As previsões de chegada de uma massa de ar frio ao país, derrubando temperaturas a níveis históricos nas regiões Sudeste e Sul, com neve, chuva congelante, geada e ciclone extratropical, principalmente nos estados de Santa Catarina e Rio Grande do Sul, acendem o alerta para a vulnerabilidade de mais de 220 mil brasileiros que vivem hoje em situação de rua em todo o país, segundo estimativas do Instituto de Pesquisas Econômicas e Aplicadas (Ipea) anteriores à pandemia da COVID-19.
Estima-se que esse número tenha dobrado nos últimos dois anos com os efeitos da doença e do aumento acelerado da inflação. São brasileiros que dependem mais da solidariedade dos seus concidadãos e que nem sempre contam com políticas públicas. Até porque, essas políticas precisam ser voltadas para retirar essas pessoas da situação precária na qual sobrevivem e não apenas – embora extremamente necessárias – para campanhas de doação de agasalho.
A expectativa de frio extremo joga luz sobre um contingente de brasileiros que, principalmente nas capitais, vivem em barracas nas avenidas, debaixo de marquises e viadutos, muitas vezes com crianças. Mas, além desses, há outro contingente de brasileiros que vivem em moradias precárias. Nas contas do IBGE, também anteriores à pandemia, há 5,1 milhões de domicílios em situação precária no Brasil, o que, considerando a estatística de uma média de 4 pessoas por moradia, compreende um universo de pouco mais de 20 milhões de pessoas. E não é apenas a temperatura baixa e as doenças de inverno que assombram os brasileiros.
A mudança climática no Sul do país pode agravar outro tormento para a população menos favorecida: a inflação. No momento em que os preços de hortaliças mostram perda de fôlego nas bancas das feiras e prateleiras dos supermercados, o frio extremo pode gerar perdas nas culturas de hortaliças folhosas e legumes, como batata e tomate, e frutas. E alguns desses itens, como o tomate, foram os grandes vilões do elevado índice de inflação do país, junto com os combustíveis, que nesse caso também podem ser afetados pelo inverno mais rigoroso. A queda de temperatura e a ocorrência de geadas afetam a safra de cana-de-açúcar, com risco de elevação dos preços do etanol e consequentemente da gasolina, na qual o derivado da cana é adicionado.

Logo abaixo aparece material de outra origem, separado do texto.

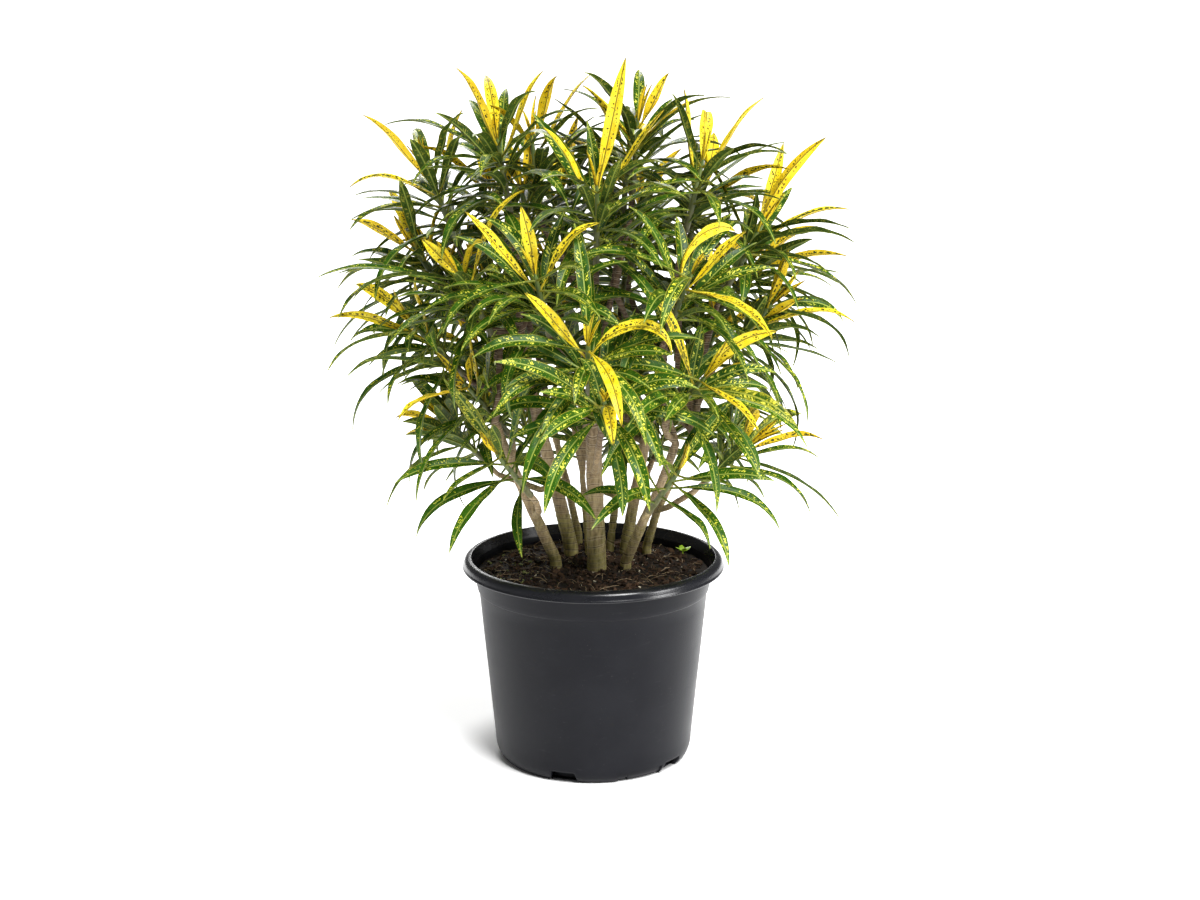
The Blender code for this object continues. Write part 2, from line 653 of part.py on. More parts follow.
def in_bounds(points):
    for p in points:
        if abs(p.x) > CROWN_REACH_X or abs(p.y) > CROWN_REACH_Y:
            return False
        if p.z > CROWN_TOP or p.z < LEAF_FLOOR:
            return False
        if p.y < 0 and abs(p.x) < WINDOW_HALF and p.z < WINDOW_TOP:
            return False
    return True


def try_leaf(room, shoot, face, direction, bend, length, width, twist):
    """Place one leaf if it clears everything, and say whether it did."""
    root, normal = shoot.face_root(*face)
    if direction.dot(normal) < 0.05:
        return False
    line = leaf_line(root, normal, direction, bend, length)
    if not in_bounds(line[1:]):
        return False
    sections = leaf_sections(line, normal, shoot.axis, width, twist)
    if sections[0][3].dot(sections[1][3]) < MOST_TWISTED:
        return False
    own, own_stem, own_outer = shoot.name, f"green_{shoot.name}", f"outer_{shoot.name}"
    whole = shoot.leaf_solid(face, line, sections)
    if not room.is_clear(*whole, skip=(own, own_stem, own_outer)):
        return False
    outer = swollen_leaf(line, sections)
    if not room.is_clear(*outer, skip=(own,)):
        return False
    shoot.leaves[face] = (line, sections)
    if crosses_itself(*shoot.solid()):
        del shoot.leaves[face]
        return False
    room.add(own, *whole)
    room.add(own_outer, *outer)
    return True


def world_direction(heading, pitch):
    flat = Vector((math.cos(heading), math.sin(heading), 0))
    return flat * math.cos(pitch) + Vector((0, 0, math.sin(pitch)))


def place_young(room, shoot, young, chance):
    """A leaf whose heading and pitch are given, on the free face that suits it best."""
    heading, pitch, bend, length = young
    for attempt in range(40):
        spread = 0.02 * attempt
        direction = world_direction(math.radians(heading) + chance.uniform(-spread, spread),
                                    math.radians(pitch) + chance.uniform(-spread, spread) * 0.7)
        faces = shoot.free_faces()[:6 + attempt // 6]
        faces.sort(key=lambda face: -direction.dot(shoot.face_root(*face)[1]))
        width = LEAF_WIDTH * (0.62 + 0.38 * min(1.0, length / 95.0))
        turned_by = chance.uniform(-0.25, 0.25)
        for face in faces[:3]:
            size = length / 1000 * (1 - 0.008 * attempt)
            if try_leaf(room, shoot, face, direction, math.radians(bend), size, width, turned_by):
                return True
    return False


def place_rest(room, shoot, chance):
    """The remaining leaves by rule: lower leaves are longer, flatter and more bent."""
    total = shoot.plan["count"]
    for k, face in enumerate(shoot.free_faces(), start=len(shoot.leaves)):
        if len(shoot.leaves) >= total:
            break
        age = k / max(1, total - 1)
        for attempt in range(36):
            loose = 0.12 + 0.02 * attempt
            _, normal = shoot.face_root(*face)
            spin = Matrix.Rotation(chance.uniform(-loose, loose), 3, shoot.axis)
            open_angle = math.radians(22 + 60 * age ** 0.8) + chance.uniform(-loose, loose) * 0.8
            open_angle = max(0.30, min(1.75, open_angle))
            direction = math.cos(open_angle) * shoot.axis + math.sin(open_angle) * (spin @ normal)
            bend = math.radians(14 + 58 * age) + chance.uniform(-loose, loose) * 1.2
            size = LEAF_LENGTH * (0.66 + 0.34 * min(1.0, age * 2.2)) * chance.uniform(0.88, 1.04)
            size *= 1 - 0.012 * attempt
            width = LEAF_WIDTH * chance.uniform(0.86, 1.06)
            if try_leaf(room, shoot, face, direction.normalized(), max(0.05, bend), size, width,
                        chance.uniform(-0.25, 0.25)):
                break


def grow_shoots(plans, stems):
    room = Room()
    room.add("pot", *turned(pot_profile(), POT_SIDES))
    for name, stem in stems.items():
        room.add(f"stem_{name}", *tube(stem["path"], [r + 0.0005 for r in stem["radii"]], 8))
        for shoot_name, points, radii in stem["branches"]:
            room.add(f"branch_{shoot_name}", *tube(points, [r + 0.0005 for r in radii], BRANCH_SIDES))
    shoots = [Shoot(name, plan) for name, plan in plans.items()]
    for shoot in shoots:
        room.add(f"green_{shoot.name}", shoot.verts, shoot.stem_faces(with_leaves=False))
    chance = random.Random(7)
    for shoot in shoots:
        for young in shoot.plan["young"]:
            if not place_young(room, shoot, young, chance):
                print("young leaf left out:", shoot.name, young)
    for shoot in shoots:
        place_rest(room, shoot, chance)
    return shoots


# ---- Seedling --------------------------------------------------------------------------
def make_seedling(green):
    """A weed seedling beside the stems: a short stalk with four small leaves."""
    axis = Vector((0.10, -0.12, 1)).normalized()
    seedling = Shoot("seedling", {"axis": axis, "base": SEEDLING_FOOT, "bands": 2, "scale": SEEDLING_SCALE})
    for face, size in zip(seedling.free_faces(), (0.008, 0.010, 0.011, 0.009)):
        root, normal = seedling.face_root(*face)
        direction = (0.75 * axis + normal).normalized()
        line = leaf_line(root, normal, direction, 0.7, size, 0.0004)
        seedling.leaves[face] = (line, leaf_sections(line, normal, axis, 0.5 * size, 0.0))
    return add_piece("weed_seedling", *seedling.solid(), green)


def build():
    for old in list(bpy.data.objects):
        bpy.data.objects.remove(old)
    plastic = make_material("black_plastic", (0.035, 0.035, 0.040), 0.38)
    soil_material = make_material("potting_mix", (0.030, 0.018, 0.010), 0.95)
    bark = make_material("bark", (0.20, 0.15, 0.09), 0.80)
    leaf = make_material("speckled_leaf", (0.10, 0.22, 0.04), 0.35)

    plans = all_shoots()
    stems = grow_wood(plans)
    make_pot(plastic)
    make_soil(soil_material, stems)
    for name, stem in stems.items():
        make_stem(name, stem, bark)
    make_seedling(leaf)
    shoots = grow_shoots(plans, stems)
    for shoot in shoots:
        add_piece(f"shoot_{shoot.name}", *shoot.solid(), leaf)
    print("leaves:", sum(len(shoot.leaves) for shoot in shoots), "shoots:", len(shoots))


build()
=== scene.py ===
# %% [markdown]
# # A potted croton
# A bushy croton in a black nursery pot. Nine woody stems stand in the soil, and each of their
# branches ends in a whorl of narrow leaves: the youngest are bright yellow, the older ones dark
# green with yellow specks. The frame holds the exact sizes and places of every piece, so each
# cell below reads a plain solid from it and makes the real surface in the same place.

# %% Load the frame
import math
import random

import bmesh
import bpy
import numpy as np
from mathutils import Matrix, Vector, noise


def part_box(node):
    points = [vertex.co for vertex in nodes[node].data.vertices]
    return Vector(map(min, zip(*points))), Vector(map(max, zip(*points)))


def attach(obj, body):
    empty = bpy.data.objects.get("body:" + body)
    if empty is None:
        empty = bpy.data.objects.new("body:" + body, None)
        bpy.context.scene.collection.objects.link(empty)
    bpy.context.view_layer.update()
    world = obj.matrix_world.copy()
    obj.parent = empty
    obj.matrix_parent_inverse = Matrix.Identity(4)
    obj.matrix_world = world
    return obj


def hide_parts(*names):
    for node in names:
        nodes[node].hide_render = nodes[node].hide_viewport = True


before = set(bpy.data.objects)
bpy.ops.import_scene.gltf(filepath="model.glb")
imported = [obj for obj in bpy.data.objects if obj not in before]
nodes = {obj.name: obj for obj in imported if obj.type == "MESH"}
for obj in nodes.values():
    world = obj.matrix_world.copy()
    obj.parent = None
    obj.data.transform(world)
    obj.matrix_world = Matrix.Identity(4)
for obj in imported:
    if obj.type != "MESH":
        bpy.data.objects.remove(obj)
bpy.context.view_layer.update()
print("solids in the frame:", len(nodes))

# %% [markdown]
# Every piece is a mesh of points and faces, which this helper turns into an object. It could be
# modelled by hand, but points worked out by a formula can be changed and rebuilt. A piece can
# carry numbers for each point, such as how old a leaf is, and its material reads them by name.

# %% Mesh helpers
def add_piece(name, points, faces, materials, numbers=None, chosen=None, sharp=50):
    """A mesh object that rides on the root body and takes its finish from a slot."""
    mesh = bpy.data.meshes.new(name)
    mesh.from_pydata([tuple(p) for p in points], [], faces)
    for material in materials:
        mesh.materials.append(material)
    if chosen is not None:
        mesh.polygons.foreach_set("material_index", np.array(chosen, np.int32))
    for key, values in (numbers or {}).items():
        values = np.asarray(values, np.float32)
        kind = "FLOAT_VECTOR" if values.ndim == 2 else "FLOAT"
        layer = mesh.attributes.new(key, kind, "POINT")
        layer.data.foreach_set("vector" if values.ndim == 2 else "value", values.ravel())
    mesh.shade_smooth()
    mesh.set_sharp_from_angle(angle=math.radians(sharp))
    mesh.update()
    piece = bpy.data.objects.new(name, mesh)
    bpy.context.scene.collection.objects.link(piece)
    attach(piece, "root")
    return piece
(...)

E tanto no caso da população que sofrerá os efeitos do frio, quanto no caso da possibilidade de aumento de preços por causa de efeitos climáticos, o governo federal se mostra de mãos atadas e sem iniciativas que possam amenizar uma ou outra situação. Mesmo em relação a medidas que o próprio governo adotou, há desacerto em relação aos objetivos. O ministro da Economia, Paulo Guedes, diz que cobra das indústrias a redução de preços depois do corte de 35% no Imposto sobre Produtos Industrializados (IPI), enquanto o presidente Jair Bolsonaro afirmou recentemente que os preços seriam reajustados, mas não foram porque o imposto foi reduzido, sinalizando que o objetivo da medida já teria sido alcançado.
Pressionado e muitas vezes agindo mais para buscar sua re- eleição, o próprio Bolsonaro contribui para pressionar os preços. A correção da tabela de fretes por medida provisória, editada para amenizar os protestos dos caminhoneiros contra a alta do diesel, vai elevar os preços dos produtos transportados por caminhão, o que significa mais de 60% da carga movimentada no país. Frete é custo e foi o encarecimento dos custos que barrou a transferência integral da redução do IPI na indústria para os preços ao consumidor. O frio maior do que o esperado grita pela solidariedade dos brasileiros para agasalhar os mais pobres. E na ausência de uma ação mais vigorosa do governo, se solidarizam para enfrentar a inflação fazendo compras em grupo e em maior quantidade nas centrais de abastecimento.